Leggere la frase “è palese la assoluta inconsistenza delle ipotesi di accusa”, fa riflettere molto sulle condizioni di un’inchiesta che nei fatti ha posto un macigno irreversibile alla carriera politica di un esponente che poteva oggi, essere rieletto in un’istituzione democratica regionale. E in quelle sette pagine quando si legge nelle motivazioni, “In definitiva l’accusa è del tutto congetturale, senza alcuna corrispondenza con i pochi dati fattuali”, e inoltre “risultando esaminato tutto il materiale probatorio disponibile (di cui ampia parte inutilizzabile), non vi è alcuna prospettiva di una diversa decisione in sede di rinvio”.

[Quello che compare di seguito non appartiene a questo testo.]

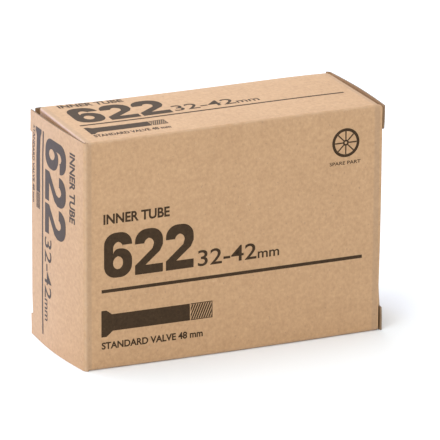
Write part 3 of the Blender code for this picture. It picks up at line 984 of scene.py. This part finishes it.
class Sheet:
    """A layout of printing, in millimetres right and down from a face's corner."""

    def __init__(self):
        self.flat = bmesh.new()

    def add(self, mesh, change):
        """Adds a flat mesh, changed by a matrix, and removes it."""
        mesh.transform(change)
        self.flat.from_mesh(mesh)
        bpy.data.meshes.remove(mesh)

    def text(self, words, x, v, height, width, weight=0.045):
        """Adds words in capitals of a height, drawn out to a width, from x along a baseline at v."""
        mesh = text_shapes(words, height / FONT_CAP_HEIGHT, weight * height)
        left = min(vert.co.x for vert in mesh.vertices)
        right = max(vert.co.x for vert in mesh.vertices)
        stretch = Matrix.Diagonal((width / (right - left), 1, 1, 1))
        self.add(mesh, Matrix.Translation((x, -v, 0)) @ stretch @ Matrix.Translation((-left, 0, 0)))

    def shape(self, *loops):
        """Adds closed loops of points right and down, with loops inside others as holes."""
        self.add(curve_shapes(loops), Matrix.Diagonal((1, -1, 1, 1)))

    def finish(self, name, look, spot, place, uv, body):
        """Prints the sheet on a surface. spot turns a place right and down into the surface's measures."""
        bmesh.ops.remove_doubles(self.flat, verts=self.flat.verts, dist=1e-4)
        for vert in self.flat.verts:
            vert.co = (*spot(vert.co.x * MM, -vert.co.y * MM), 0)
        spans = [[vert.co[axis] for vert in self.flat.verts] for axis in (0, 1)]
        for axis, values in enumerate(spans):
            cut(self.flat, axis, stops(min(values), max(values), PRINT_GRID)[1:-1])
        printed = thicken(name, self.flat, place, (-INK_PROUD, INK_SUNK), uv, (look,))
        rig.slot(printed, "kraft_board")
        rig.ride(printed, body)


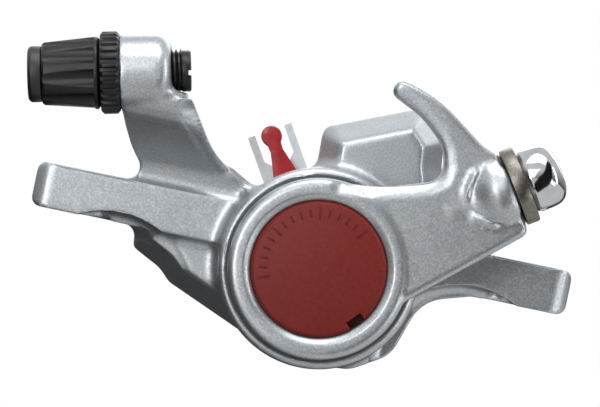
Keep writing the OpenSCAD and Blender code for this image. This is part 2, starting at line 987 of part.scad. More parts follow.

Sebi Romeo è accusato in concorso con il maresciallo della Guardia di Finanza Francesco Romeo difeso dall’avvocato Lori Nisi, anche lui come Romeo, finito agli arresti domiciliari e scarcerato dalla Cassazione come Romeo che ritieni “I ricorsi sono fondati”. E che, “Una tale decisione comporta di norma un annullamento con rinvio perché il giudice di merito effettui di una “prova di resistenza”, quanto alla possibilità di dimostrare la ipotesi di accusa sulla scorta degli elementi ulteriori”.

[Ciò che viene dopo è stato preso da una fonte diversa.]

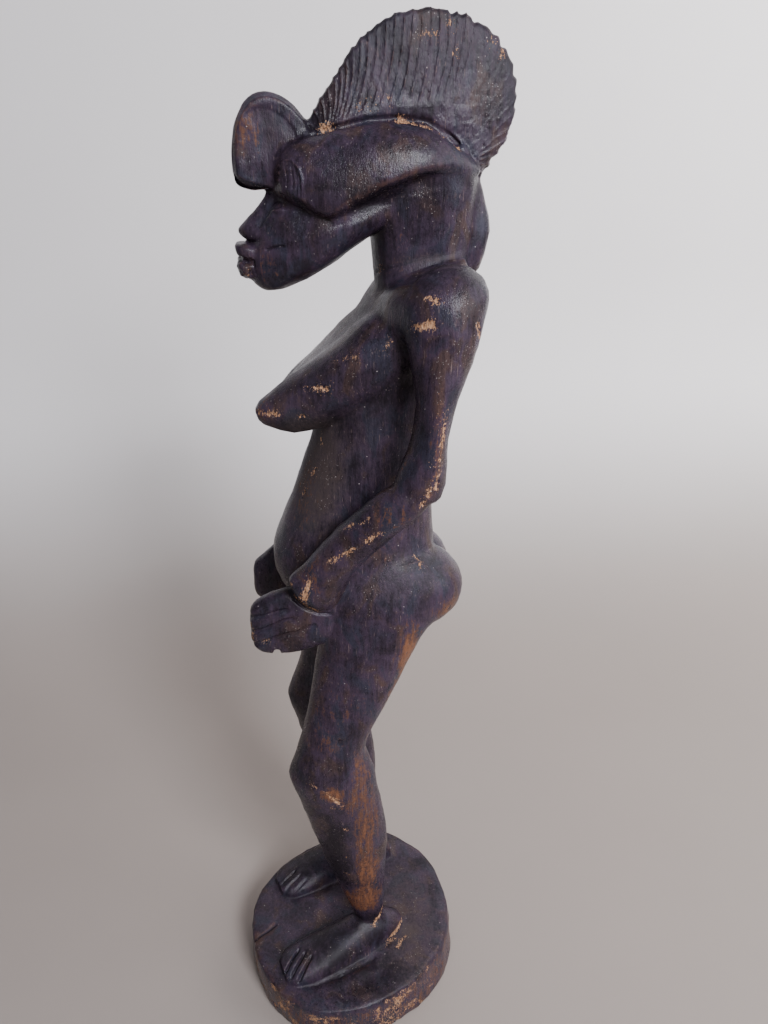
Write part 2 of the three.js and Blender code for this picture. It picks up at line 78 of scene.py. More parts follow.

Certo è che “Dalla generica descrizione del fatto (e con la congettura su quale potesse essere l’ambito in cui Romeo Sebastiano intendeva ottenere favori dal p.u.) risulta tuttalpiù una mera intenzione di commettere il reato o una desistenza volontaria”, continua ancora la Suprema Corte, “L’ordinanza non chiarisce perché il reato sarebbe restato allo stadio di tentativo. Si deve allora tenere conto della formulazione della norma incriminatrice, che sanziona quale reato consumato la condotta di “promessa” di retribuzione per un atto ancora da compiere e, comunque, sanziona in modo autonomo l’istigazione alla corruzione/l’istigazione a farsi corrompere. Quindi, considerate le norme in tema di reato di corruzione, a fronte dell’unico dato comprovato, ovvero l’incontro tra i due soggetti, una volta che lo stesso Tribunale esclude la perfezione del reato (con la promessa o l’istigazione), non si poteva affermare con certezza altro che l’esservi stata o una generica proposta che non aveva avuto seguito o la impossibilità di una utile prestazione da parte di uno dei Romeo”. Particolare passaggio è quando viene scritto, «In realtà, dalla lettura dei fatti accertati dal Tribunale, in base ad intercettazioni inutilizzabili di cui però è legittimo fare uso “a favore”, si comprende che non vi è alcuna evidenza di una effettiva “offerta”», la Cassazione chiude scrivendo, “In definitiva l’accusa è del tutto congetturale, senza alcuna corrispondenza con i pochi dati fattuali, e, risultando esaminato tutto il materiale probatorio disponibile”. Così è stato che un consigliere regionale e un maresciallo della Guardia di Finanza sono finiti ai domiciliari e oggi sono liberi con un timbro consistente e tombale pure per quanto concerne le accuse.